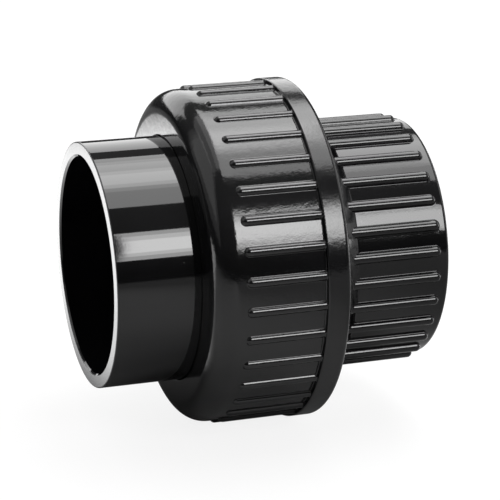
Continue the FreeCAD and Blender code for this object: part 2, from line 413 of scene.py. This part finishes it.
def nut_outside(skin, ribs):
    """Rings over the nut from its front face to its rear face."""
    tip_centre = nut_front + NUT_RIB_TIP + NUT_RIB_RADIUS
    foot = flange_front - FLANGE_FOOT
    surface = nut_radius + ribs.rise
    rings = skin.rings(arc(nut_front + NOSE_ROUND, nut_radius - NOSE_ROUND, NOSE_ROUND,
                           180, 90, 18))
    rings.append(skin.ring(nut_front + NOSE_ROUND + EDGE_RING, nut_radius))
    for row in range(len(ribs.section) - 1, -1, -1):
        rings.append(ribs.tip_ring(skin, tip_centre, -1, row))
    for share in (0.02, 0.35, 0.7, 1.0):
        rings.append(skin.ring(tip_centre + share * (foot - tip_centre), surface))

    edge = flange_radius - FLANGE_EDGE
    flat = flange_front + FLANGE_EDGE
    for station, lift in arc(foot, FLANGE_FOOT, FLANGE_FOOT, 290, 360, 4):
        rings.append(skin.ring(station, np.minimum(surface + lift, edge - 0.05 * MM)))
    rings += skin.rings(arc(flat, edge, FLANGE_EDGE, 180, 90, 4))
    rings += skin.rings([(flat + EDGE_RING, flange_radius), (flat + 2.0 * MM, flange_radius)])
    rings += skin.rings(arc(nut_rear - FLANGE_ROUND, flange_radius - FLANGE_ROUND, FLANGE_ROUND,
                            90, 0, 12))
    return rings


def nut_inside(skin, coarse, mouth_ring):
    """Rings from the nut's rear face through its thread and collar room to its mouth, and
    the ring where the thread meets the rear face."""
    relief_end = nut_groove + RELIEF_WIDTH / 2
    relief_start = nut_groove - RELIEF_WIDTH / 2
    shoulder = nut_front + SHOULDER_DEPTH
    form = thread_form(NUT_THREAD_CREST, NUT_THREAD_ROOT, True)

    def trim(station, radius):
        return np.maximum(radius, NUT_THREAD_CREST + NUT_ENTRY - (nut_rear - station))

    inner, outer = thread_rings(skin, coarse, relief_end, nut_rear, nut_groove, form, trim)
    rings = [inner] + skin.rings([
        (relief_end, RELIEF_RADIUS),
        (relief_start, RELIEF_RADIUS),
        (relief_start, COLLAR_ROOM),
        (shoulder, COLLAR_ROOM),
        (shoulder, mouth_radius),
    ], coarse) + [mouth_ring]
    return rings, outer


def make_nut():
    """The coupling nut, from its mouth over the nose, ribs and flange, and back inside."""
    ribs = Ribs(NUT_RIB_COUNT, NUT_RIB_PHASE, nut_radius,
                rib_section(NUT_RIB_RADIUS, NUT_RIB_SUNK, RIB_FOOT))
    skin = Skin(ribs.angles)
    coarse = ribs.coarse_angles
    mouth = skin.rings(arc(nut_front + MOUTH_ROUND, mouth_radius + MOUTH_ROUND, MOUTH_ROUND,
                           270, 180, 4), coarse)
    outside = nut_outside(skin, ribs)
    inside, thread_end = nut_inside(skin, coarse, mouth[0])
    skin.join_coarser(outside[0], mouth[-1], ribs.shared)
    skin.join_coarser(outside[-1], thread_end, ribs.shared)
    skin.chain(outside)
    skin.chain(inside)
    skin.chain(mouth)
    return skin.make("union_nut_skin")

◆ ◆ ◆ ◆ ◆

# Set task
The lines above should be duplicated exactly.

# Written answer
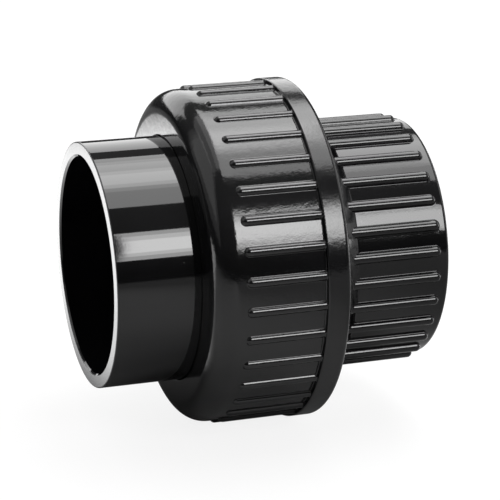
Continue the FreeCAD and Blender code for this object: part 2, from line 413 of scene.py. This part finishes it.
def nut_outside(skin, ribs):
    """Rings over the nut from its front face to its rear face."""
    tip_centre = nut_front + NUT_RIB_TIP + NUT_RIB_RADIUS
    foot = flange_front - FLANGE_FOOT
    surface = nut_radius + ribs.rise
    rings = skin.rings(arc(nut_front + NOSE_ROUND, nut_radius - NOSE_ROUND, NOSE_ROUND,
                           180, 90, 18))
    rings.append(skin.ring(nut_front + NOSE_ROUND + EDGE_RING, nut_radius))
    for row in range(len(ribs.section) - 1, -1, -1):
        rings.append(ribs.tip_ring(skin, tip_centre, -1, row))
    for share in (0.02, 0.35, 0.7, 1.0):
        rings.append(skin.ring(tip_centre + share * (foot - tip_centre), surface))

    edge = flange_radius - FLANGE_EDGE
    flat = flange_front + FLANGE_EDGE
    for station, lift in arc(foot, FLANGE_FOOT, FLANGE_FOOT, 290, 360, 4):
        rings.append(skin.ring(station, np.minimum(surface + lift, edge - 0.05 * MM)))
    rings += skin.rings(arc(flat, edge, FLANGE_EDGE, 180, 90, 4))
    rings += skin.rings([(flat + EDGE_RING, flange_radius), (flat + 2.0 * MM, flange_radius)])
    rings += skin.rings(arc(nut_rear - FLANGE_ROUND, flange_radius - FLANGE_ROUND, FLANGE_ROUND,
                            90, 0, 12))
    return rings


def nut_inside(skin, coarse, mouth_ring):
    """Rings from the nut's rear face through its thread and collar room to its mouth, and
    the ring where the thread meets the rear face."""
    relief_end = nut_groove + RELIEF_WIDTH / 2
    relief_start = nut_groove - RELIEF_WIDTH / 2
    shoulder = nut_front + SHOULDER_DEPTH
    form = thread_form(NUT_THREAD_CREST, NUT_THREAD_ROOT, True)

    def trim(station, radius):
        return np.maximum(radius, NUT_THREAD_CREST + NUT_ENTRY - (nut_rear - station))

    inner, outer = thread_rings(skin, coarse, relief_end, nut_rear, nut_groove, form, trim)
    rings = [inner] + skin.rings([
        (relief_end, RELIEF_RADIUS),
        (relief_start, RELIEF_RADIUS),
        (relief_start, COLLAR_ROOM),
        (shoulder, COLLAR_ROOM),
        (shoulder, mouth_radius),
    ], coarse) + [mouth_ring]
    return rings, outer


def make_nut():
    """The coupling nut, from its mouth over the nose, ribs and flange, and back inside."""
    ribs = Ribs(NUT_RIB_COUNT, NUT_RIB_PHASE, nut_radius,
                rib_section(NUT_RIB_RADIUS, NUT_RIB_SUNK, RIB_FOOT))
    skin = Skin(ribs.angles)
    coarse = ribs.coarse_angles
    mouth = skin.rings(arc(nut_front + MOUTH_ROUND, mouth_radius + MOUTH_ROUND, MOUTH_ROUND,
                           270, 180, 4), coarse)
    outside = nut_outside(skin, ribs)
    inside, thread_end = nut_inside(skin, coarse, mouth[0])
    skin.join_coarser(outside[0], mouth[-1], ribs.shared)
    skin.join_coarser(outside[-1], thread_end, ribs.shared)
    skin.chain(outside)
    skin.chain(inside)
    skin.chain(mouth)
    return skin.make("union_nut_skin")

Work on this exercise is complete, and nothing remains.